Michelle Connell, a CFA and founder of Portia Capital Management, a Dallas-based investment manager, agrees. She hopes it’s a regional difference, but she still finds too many of her women clientele are disconnected from their own financial lives.

“When I go to family wealth conferences, I see a lot of men, sons, third and fourth generations, interested in building their wealth,” Connell says. “And men say, ‘I want to chase that.’ Meanwhile, women have all this great intuition that they use with their children, that they use socially, and it’s that same gut response that they could use with investments. But they don’t. If you’re an advisor, you can’t wait for them to come to you; you have to reach out. And it has to be more than a tea.”

David Macchia, founder of Wealth2k in Boston, wholeheartedly agrees that the male-dominated industry has failed to increase that connectivity with women. For this reason, he has partnered with advisor coach Marcia Mantell on a new initiative, called Women & Income, designed to give an advisor better training and stronger differentiation when serving older female clients.

“The industry has done an awful job in listening to women’s needs,” Macchia says. “The research has revealed the value and scale of the opportunity, and everything that’s wrong with the industry. But when it comes to what to do, there’s nothing. Advisors are just left wondering, ‘How do I integrate change into my business? What are my actionable steps?’”

He cites one alarming statistic that has made the rounds—that 80% of men die married, and within 12 months, often within six months, their surviving widows have fired the advisor they used. And it’s not necessarily to find a female advisor, but just to find someone who listens.

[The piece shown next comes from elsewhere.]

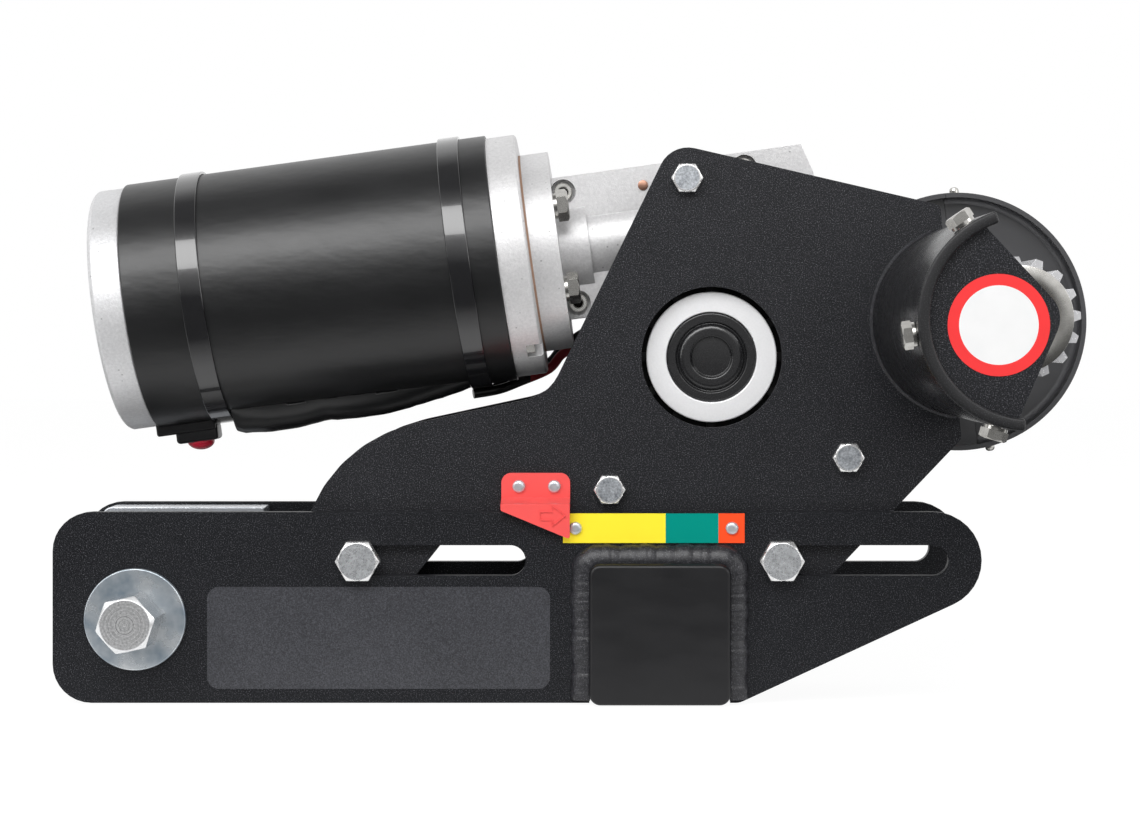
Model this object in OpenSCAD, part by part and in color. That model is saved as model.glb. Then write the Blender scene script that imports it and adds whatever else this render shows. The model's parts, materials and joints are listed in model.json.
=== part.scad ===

Mantell says she’s often spoken with jilted advisors who surprise her with their naivete. “After losing a woman client, an advisor will say he never realized there might be a problem in the relationship,” she says. “That’s not accurate. What he never realized was there wasn’t a relationship.”

What likely happens is that an advisor who serves a couple for a time gradually and unintentionally alienates the woman, enough for her to sever the relationship. And as hard as it is to keep these clients, it’s even harder to find new clients, so advisors should take what advantage they can from the pandemic and use it to develop their own better habits.

This means learning how to ask probing questions and then follow-up questions, says Susan Black, senior vice president of private banking at Cambridge Trust in Boston. “It used to be women wanted to save for an event—a hike in Europe, a Viking cruise. Now they really want to know if they’re going to be OK,” Black says. “But that alone is not enough. We really have to dig down to, ‘What does “OK” mean to you?’ The pandemic has presented a much clearer picture of how personalized this industry is and should be.”

That question should lead to even deeper conversations about the specific aspects of planning, she says, so that the advisor can then move the conversation from long-term goals to the cash flows required to support those goals. “Those are the buckets of needs, wants and wishes,” she says. “The absolutely have to have, nice to have and want to have.”

That’s where the advisor, male or female, can really add value by dropping the talk of ROI for a moment, sources say, because women clients would rather know they’re three-quarters of the way toward their goal than hear that their portfolio made 12%, even if the outcome is the same.

Without doubt, the pandemic has inspired more women to take stock of their lives—and take charge of more aspects of those lives. These consultants note that women are listening more, asking more questions and directing the conversations more, even if they’re happily married and their spouse usually leads the discussion with the advisor. And sometimes the results are surprising.

“With all my clients, both male and female, the pandemic really has forced them to think about what fulfills them. To stop running on the hamster wheel and think of priorities,” Seeber says. “Some certainly have retired because they want to do other things. But others are thinking of going on, just with renewed purpose.”